Saloon Bouncer: Listen, you. Get out and stay out. If I ever catch you in here again, I'll cut you up in a thousand pieces.
Col. Proctor Stamp: What kind of foreigner are you? Are you a hoochie-coochie dancer?
Saloon Hostess: Never be in a hurry. You'll miss the best parts in life.
Phileas Fogg: Madam, you don't understand. I'm looking for my man.
Saloon Hostess: So am I.
Phileas Fogg: You play an abominable game of whist, sir.
Col. Proctor Stamp: Thanks. You're still a foreigner, but you're true blue.
Stationmaster: I never will understand you city folk. Always rushing, rushing, rushing, always in a hurry. That's why you have stomach trouble.
Sporting Lady: Call a bobbie! I've been robbed.
Passepartout: Is that necessary?
Mr. Fix: It's not necessary. Mandatory.
Mr. Fix: Follow that ostrich!
Princess Aouda: Mr. Fogg, why must you be so... so British?
Phileas Fogg: An Englishman never jokes about a wager, sir.
Monsieur Gasse, Travel Agent: Monsieur! Your are now addressing the second most celebrated balloonist in Europe.

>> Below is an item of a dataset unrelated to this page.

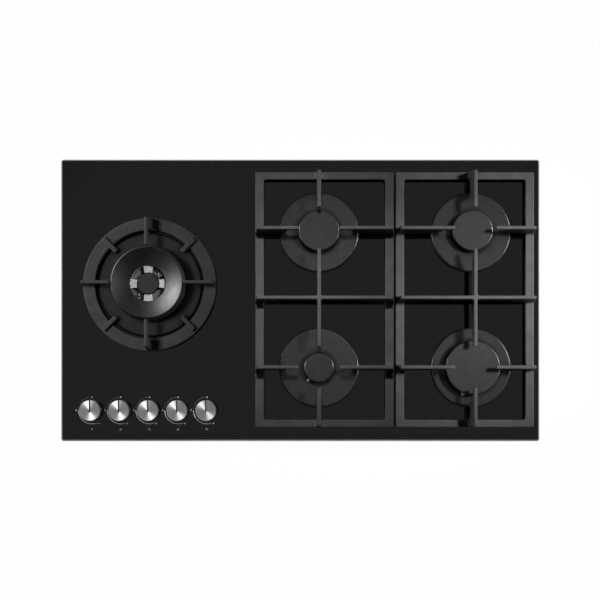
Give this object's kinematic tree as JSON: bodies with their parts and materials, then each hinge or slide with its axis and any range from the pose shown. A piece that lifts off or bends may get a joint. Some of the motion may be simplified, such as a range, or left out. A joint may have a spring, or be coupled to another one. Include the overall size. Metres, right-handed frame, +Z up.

Phileas Fogg: And who is the first?
Monsieur Gasse, Travel Agent: He is not available. He was, uh, buried last Tuesday.
Sir Francis Gromarty: One thousand pounds for an elephant? It's outrageous! You've been diddled.
Phileas Fogg: Undoubtedly. But it's not often one needs an elephant in a hurry.
Phileas Fogg: Madam, will you join me on the verandah? I understand they serve an outstanding lemon squash.